There is a lot of money being expended by the foundations, by the philanthropic organizations in this country, by the governors, looking at the models of success in engaging students so they don't drop out. I think that we've got to insist that we have accurate information about students who are dropping out and why they're dropping out.
7. The Charles Stewart Mott Foundation has issued a report that suggests a dramatic rearrangement of the educational day. After-school programs will play an important part of that shift. Do you see a reconstruction as dramatic as that?
I'd like to see a reconstruction as dramatic as that. We've come to a crossroads in American education as to whether we can carry the current structure of this educational system through this century and really meet the needs of the students, of the parents, of the communities, of our economy, of our social structure. I think there's compelling evidence to suggest that we can't do that. We cannot hamstring education by the structure of the school day, whether it's because it was based on an agrarian calendar, or whether it's based on the idea that it's a simple way to manage young people from nine in the morning until three o'clock in the afternoon.
We have the opportunity to engage young people, students, with the educational process. We've got to recognize that they're digital, and most of the school system is still analog. We've got to recognize that they have a different attention span; they're exposed to vast amounts of information, but much of it very chopped up. We must present the opportunity to make all this relevant to the education process. The current structure really doesn't lend itself to doing that.

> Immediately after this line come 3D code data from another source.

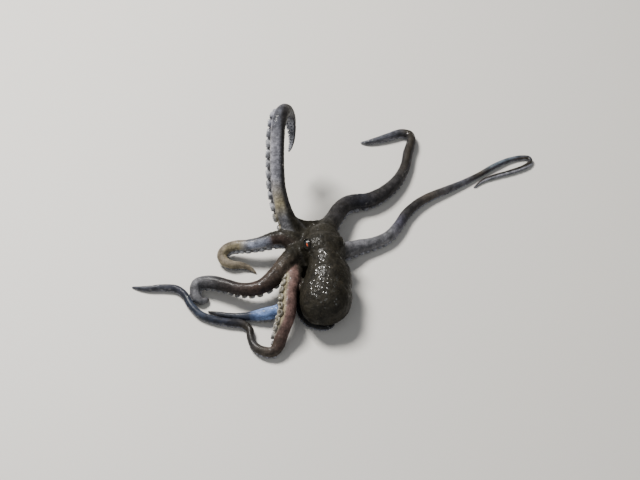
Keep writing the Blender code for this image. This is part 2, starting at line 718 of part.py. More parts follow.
def funnel_parts():
    """The funnel's tube with its open end, and a thicker copy that clears room for it."""
    axis = FUNNEL_END - FUNNEL_START
    length = axis.length
    wide, narrow = FUNNEL_RADII
    waist, waist_size = FUNNEL_WAIST
    profile = (
        (0.0, wide),
        (waist * length, waist_size * wide),
        (FUNNEL_NECK * length, narrow),
        (length, FUNNEL_LIP * narrow),
        (length, FUNNEL_BORE),
        (length - FUNNEL_DEPTH, FUNNEL_BORE_END * FUNNEL_BORE),
        (length - FUNNEL_DEPTH - GAP, 0),
    )
    tube = turned("funnel", FUNNEL_START, axis, profile, FUNNEL_SIDES)
    room = (
        (-GAP, wide + GAP),
        (FUNNEL_NECK * length, narrow + FUNNEL_ROOM),
        (length + FUNNEL_ROOM, FUNNEL_LIP * narrow + FUNNEL_ROOM),
    )
    return tube, turned("room", FUNNEL_START, axis, room, FUNNEL_SIDES)


def build_body(arms):
    body = blended_body(arms)
    clearings = []
    for arm in arms.values():
        clearings.append(arm.tube("clearing", arm.cuts[0], arm.length, ARM_CLEARANCE))
    funnel, room = funnel_parts()
    for clearing in clearings + [room]:
        boolean(body, "DIFFERENCE", [clearing], "MANIFOLD")
    keep_largest(body)

    mantle = duplicate(body, "mantle")
    boolean(mantle, "INTERSECT", [mantle_zone(0.0)], "MANIFOLD")
    boolean(body, "DIFFERENCE", [mantle_zone(GAP)], "MANIFOLD")

    centre, sizes = HEAD_CUT
    head = duplicate(body, "head")
    boolean(head, "INTERSECT", [ellipsoid("cap", centre, sizes, *CAP_MESH)], "MANIFOLD")
    grown = [s + GAP for s in sizes]
    crown = body
    crown.name = "arm_crown"
    boolean(crown, "DIFFERENCE", [ellipsoid("cap", centre, grown, *CAP_MESH)], "MANIFOLD")
    for node in (mantle, head, crown):
        keep_largest(node)

    for name, (mound, look) in EYES.items():
        ball, lid, socket = eye_parts(name, mound, look)
        boolean(head, "UNION", [lid])
        boolean(head, "DIFFERENCE", [socket])
        finish_node(ball, EYE_SKIN)
    keep_largest(head)

    first, margin = CROWN_SUCKERS
    cups = []
    for arm in arms.values():
        cups += arm.suckers(first, arm.cuts[0] - margin)
    lips = [(height, share * MOUTH_RADIUS) for height, share in LIPS]
    cups.append(turned("lips", MOUTH, DOWN, lips, MOUTH_SIDES))
    boolean(crown, "UNION", cups)
    keep_largest(crown)
    for node in (mantle, head, crown, funnel):
        level_on_floor(node)
        finish_node(node, DARK_SKIN)


def build_arm(arm):
    """The arm's lengths, each with its suckers fused to it."""
    bounds = list(arm.cuts) + [arm.length]
    for i, (start, end) in enumerate(zip(bounds, bounds[1:])):
        last = i == len(bounds) - 2
        low = start + GAP
        node = arm.tube(f"{arm.name}_{'tip' if last else i + 1}", low, end)
        boolean(node, "UNION", arm.suckers(low, end))
        keep_largest(node)
        level_on_floor(node)
        finish_node(node, arm.skin)


def main():
    clear_scene()
    arms = {name: Arm(name, facts) for name, facts in ARMS.items()}
    build_body(arms)
    for arm in arms.values():
        build_arm(arm)


main()
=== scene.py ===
"""The looks of a small long-armed octopus: one wet skin over the body, its webs and all eight arms, with
fine suckers, eyes under lids and a mouth, on a pale floor in soft light.

Sizes and places are in millimetres, in the frame of the photograph's view: +X to the right, +Y away from
the viewer, +Z up, with the floor at Z = 0. CENTRE is the middle of the animal's footprint, which is the
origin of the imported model.
"""

import math
import random
from contextlib import contextmanager

import bmesh
import bpy
import numpy as np
from mathutils import Matrix, Vector, noise


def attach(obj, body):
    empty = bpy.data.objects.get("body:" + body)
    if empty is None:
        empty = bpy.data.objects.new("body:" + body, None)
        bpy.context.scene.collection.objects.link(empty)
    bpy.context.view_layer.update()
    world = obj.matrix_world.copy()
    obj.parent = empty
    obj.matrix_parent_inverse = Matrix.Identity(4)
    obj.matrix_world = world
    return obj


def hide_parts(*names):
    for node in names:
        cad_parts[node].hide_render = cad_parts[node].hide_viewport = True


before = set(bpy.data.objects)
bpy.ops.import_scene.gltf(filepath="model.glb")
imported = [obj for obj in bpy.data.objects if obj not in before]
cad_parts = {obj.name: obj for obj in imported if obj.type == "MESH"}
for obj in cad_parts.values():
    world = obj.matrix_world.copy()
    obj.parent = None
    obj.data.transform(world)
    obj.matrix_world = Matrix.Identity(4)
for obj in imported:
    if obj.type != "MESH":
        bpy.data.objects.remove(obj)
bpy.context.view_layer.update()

MM = 0.001
CENTRE = Vector((7.93, 7.61, 0.0))
BODY = "root"
SEED = 7
DOWN = (0.0, 0.0, -1.0)

# Body: (centre, half sizes)
MANTLE = (
    ((2.1, -26.6, 7.9), (9.5, 10.9, 8.2)),
    ((3.1, -19.8, 8.6), (8.6, 11.4, 8.0)),
    ((2.5, -12.6, 9.1), (7.0, 8.0, 7.2)),
    ((-0.5, -28.4, 8.2), (6.9, 9.8, 6.0)),
)
HEAD_DOME = ((1.0, -6.4, 9.8), (8.1, 7.0, 7.2))
CROWN_DOME = ((-4.6, -2.6, 6.3), (8.4, 7.8, 4.6))
BROW = ((0.8, -2.4, 8.2), (7.4, 8.8, 6.8))
DOME_RINGS = 28
DOME_SIDES = 40

# Fold between mantle and head: a point on it and the way it faces, then its depth, width and the heights
# between which it fades out
NECK = (Vector((2.6, -12.8, 9.0)), Vector((0.08, -1.0, 0.0)).normalized())
NECK_FOLD = (0.55, 0.9, (6.5, 13.5))

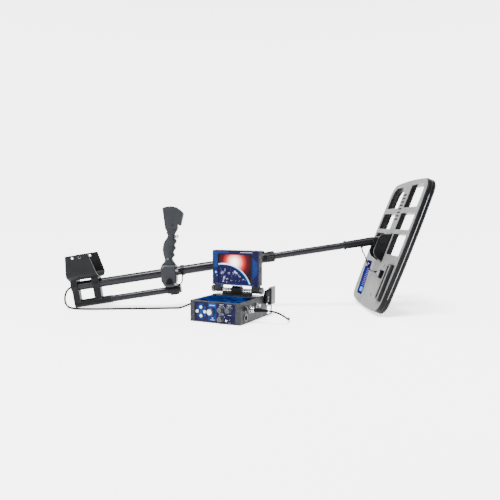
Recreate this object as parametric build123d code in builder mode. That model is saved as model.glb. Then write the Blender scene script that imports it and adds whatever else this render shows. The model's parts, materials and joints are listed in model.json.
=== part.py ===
from build123d import *
import math
import os

# Metal detector as it stands on the floor: telescopic shaft, arm cradle, hand grip and tilting search
# coil, with a separate control box and its flip-up display beside it. Millimetres, +Z up, the origin
# at floor level under the middle of the whole outfit. X runs along the shaft towards the coil.
#
# Three local frames carry the design, and every size below is given in one of them:
#   shaft  s along the main tube's axis from its rear end, n square to it and upwards, y to the far side
#   coil   e up the coil's length from its middle, y to the far side, lift above its top face
#   box    x to the right, y back from the front face, z up from the floor

# ---- shaft --------------------------------------------------------------------------------------
SHAFT_TILT = 8.7            # the shaft rises this many degrees towards the coil
REAR_X = -567.8             # s = 0 in the model's own frame
SHAFT_Y = 51.6
MAIN_R = 15.0               # main tube, 30 mm
FRONT_R = 11.0              # front and lower tubes, 22 mm
TUBE_WALL = 1.5
FIT = 0.05                  # radial running clearance
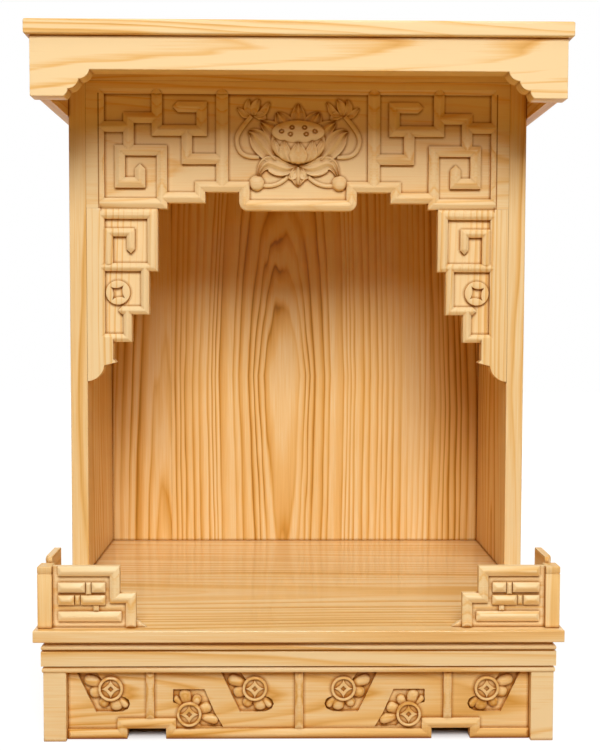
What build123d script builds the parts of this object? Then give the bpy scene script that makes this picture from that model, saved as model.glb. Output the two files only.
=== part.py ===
from build123d import *
import os

os.makedirs("parts", exist_ok=True)

# A small pine altar cabinet: an open niche under a projecting canopy, on a floor
# board that runs forward between two low balustrades and stands on a carved base.
# Millimetres, +Z up, front towards -Y. The origin is on the ground, under the
# middle of the floor board.

# Driving sizes: body and floor
body_width = 442.0
floor_depth = 380.0
floor_thickness = 10.0
body_depth = 206.5
niche_height = 486.0
ceiling_thickness = 18.5
side_thickness = 9.5
back_thickness = 9.0
post_width = 16.5
post_depth = 24.5

# Driving sizes: canopy
canopy_overhang = 99.0
top_thickness = 13.5
top_lip = 4.5
top_edge_radius = 2.0
fascia_thickness = 19.0
fascia_drop = 52.5
fascia_arch = 23.0
fascia_end = 29.5
lobe_run = 3.5
lobe_rise = 6.5
scallop_run = 9.5
scallop_rise = 8.5
scallop_radius = 10.0
fascia_lip = 4.5
canopy_side_thickness = 10.0
canopy_side_drop = 52.5

# Driving sizes: carved screen in the mouth of the niche
screen_thickness = 14.0
screen_margin = 17.0
side_batten_width = 5.0
batten_groove_width = 1.2
batten_groove_depth = 1.0
relief_depth = 6.0
bar_width = 10.0
long_bar_width = 11.5
small_bar_width = 8.0
valance_height = 123.0
valance_margin = 11.5
joint_rise = 1.5
tablet_half_width = 57.0
tablet_corner = 8.0
high_step_half_width = 90.0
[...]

We know there are many ways to present the subject matter. Mathematics can be brought in through music, through woodshop and metal shop. Mathematics can be brought in through computer sciences. Mathematics can be brought in through the media. There are a lot of ways to engage students, but the current educational system, for the most part, simply isn't flexible enough, or comprehensive enough, to allow those opportunities to take place. We do see examples of this happening in districts and schools all across the country, but they're too few and far between.
8. We have a war in Iraq, we have serious health care problems in this country, and we have tens of millions of working poor. How do we make the issue and importance of education reform rise above the noise of all those equally serious issues?
What's interesting is, you're seeing the business community, and certainly the tech community, the biotech community, and the innovation community, telling the policy makers, "The most important thing we can do to keep the American economy on the cutting edge, to keep America's leadership worldwide, is education." That's where the benefit comes back to us.
There's no greater investment we can make in the public sector than in the education of America's young people. I think that's starting to permeate policy makers and the general population. In this highly competitive world -- where we now have economic challenges from countries that we never thought about twenty-five years ago -- this investment in education is critical.
We're hearing that from the CEOs of the high tech companies, the biotech companies; we're hearing it from the venture capitalists. We really need to understand that education is absolutely fundamental to the well-being of a democratic society and to the economy of that democratic society. You can't have both of those if you don't have an educated population. The definition of an educated population, even for entry level now -- we're really talking about an associate degree, fourteen years of education, whether you're going to go to work, or if you're going to go on to college. High school is no longer sufficient, and of course we also need a greater emphasis in math and science and engineering.